All of this assumes that we do have detailed knowledge about the components, not just a set of pH vs V values, in which case we would have to try and find the function. Am I right with everything so far?

If I'm right - I would much appreciate if you could confirm - then I think this is all clear to me (for the time being!). In the problem in the OP, they could say that "the equivalence point" was found at a certain volume because there is only one equivalence point for H2SO4 if we assume that the first dissociation is strong (in reality, this holds unless the conditions are extraordinarily acidic), and with the first dissociation being strong we start at j(Acid)=2 leaving only one definition of equivalence point for this particular system.
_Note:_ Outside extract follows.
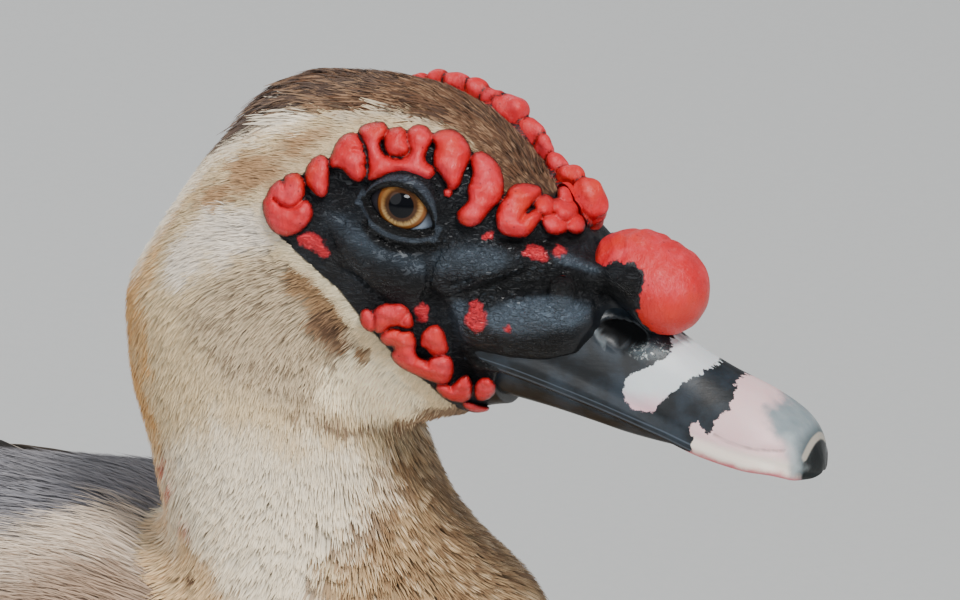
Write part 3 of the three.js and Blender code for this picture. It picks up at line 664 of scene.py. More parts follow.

But more equivalence points could be defined if there were other components with (one component having) multiple weak dissociations or associations; if, for instance, they had used phosphoric instead of sulphuric acid, the question would have been invalid and could not have been asked without specifying which equivalence point was reached after a certain volume of NH3, e.g. "the equivalence point of H2PO4-/HPO42- was reached at 10.64 mL" in which case we would use the definition where j(Acid)=2 as this refers to the second dissociation of phosphoric acid.

*Side-question: how would vary j(Acid) to find each equivalence point for something like EDTA, which starts as H₄Y but whose deprotonations begin from H₆Y²⁺?

[Big-Daddy]

Could you please give that last post a look over? It would be a great help to me and if my understanding is correct then I don't think I will have to ask any more questions.